**Required task**
Your task is to write out the complete listing exactly as it is shown.

**Data extract**
## Begin

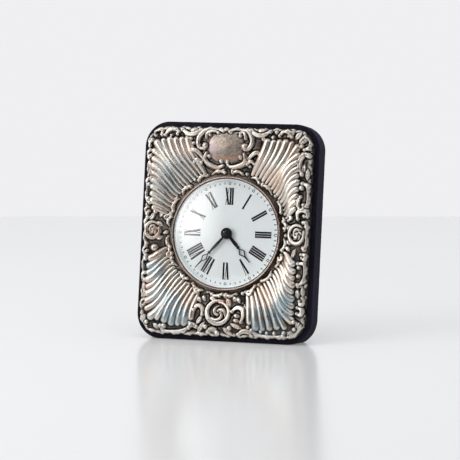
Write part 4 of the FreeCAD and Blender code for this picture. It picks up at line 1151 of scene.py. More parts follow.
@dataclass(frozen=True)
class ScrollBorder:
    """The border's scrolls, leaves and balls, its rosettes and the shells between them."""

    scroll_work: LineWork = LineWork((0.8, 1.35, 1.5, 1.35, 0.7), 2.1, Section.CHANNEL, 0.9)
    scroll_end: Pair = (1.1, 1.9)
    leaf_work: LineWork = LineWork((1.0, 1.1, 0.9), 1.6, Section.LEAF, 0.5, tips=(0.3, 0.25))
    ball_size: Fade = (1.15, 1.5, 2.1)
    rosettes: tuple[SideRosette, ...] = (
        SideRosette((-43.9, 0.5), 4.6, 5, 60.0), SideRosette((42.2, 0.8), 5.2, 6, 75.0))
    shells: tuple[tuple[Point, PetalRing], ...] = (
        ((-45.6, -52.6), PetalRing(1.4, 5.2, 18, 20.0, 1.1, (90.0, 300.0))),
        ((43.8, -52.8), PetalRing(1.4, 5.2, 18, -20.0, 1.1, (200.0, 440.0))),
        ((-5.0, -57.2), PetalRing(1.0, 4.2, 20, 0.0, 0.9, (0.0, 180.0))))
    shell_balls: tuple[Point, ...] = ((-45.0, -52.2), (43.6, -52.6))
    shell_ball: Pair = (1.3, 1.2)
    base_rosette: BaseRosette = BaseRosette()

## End

**Result for this exercise**
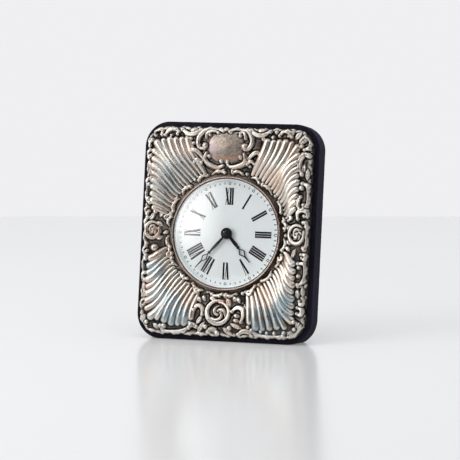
Write part 4 of the FreeCAD and Blender code for this picture. It picks up at line 1151 of scene.py. More parts follow.
@dataclass(frozen=True)
class ScrollBorder:
    """The border's scrolls, leaves and balls, its rosettes and the shells between them."""

    scroll_work: LineWork = LineWork((0.8, 1.35, 1.5, 1.35, 0.7), 2.1, Section.CHANNEL, 0.9)
    scroll_end: Pair = (1.1, 1.9)
    leaf_work: LineWork = LineWork((1.0, 1.1, 0.9), 1.6, Section.LEAF, 0.5, tips=(0.3, 0.25))
    ball_size: Fade = (1.15, 1.5, 2.1)
    rosettes: tuple[SideRosette, ...] = (
        SideRosette((-43.9, 0.5), 4.6, 5, 60.0), SideRosette((42.2, 0.8), 5.2, 6, 75.0))
    shells: tuple[tuple[Point, PetalRing], ...] = (
        ((-45.6, -52.6), PetalRing(1.4, 5.2, 18, 20.0, 1.1, (90.0, 300.0))),
        ((43.8, -52.8), PetalRing(1.4, 5.2, 18, -20.0, 1.1, (200.0, 440.0))),
        ((-5.0, -57.2), PetalRing(1.0, 4.2, 20, 0.0, 0.9, (0.0, 180.0))))
    shell_balls: tuple[Point, ...] = ((-45.0, -52.2), (43.6, -52.6))
    shell_ball: Pair = (1.3, 1.2)
    base_rosette: BaseRosette = BaseRosette()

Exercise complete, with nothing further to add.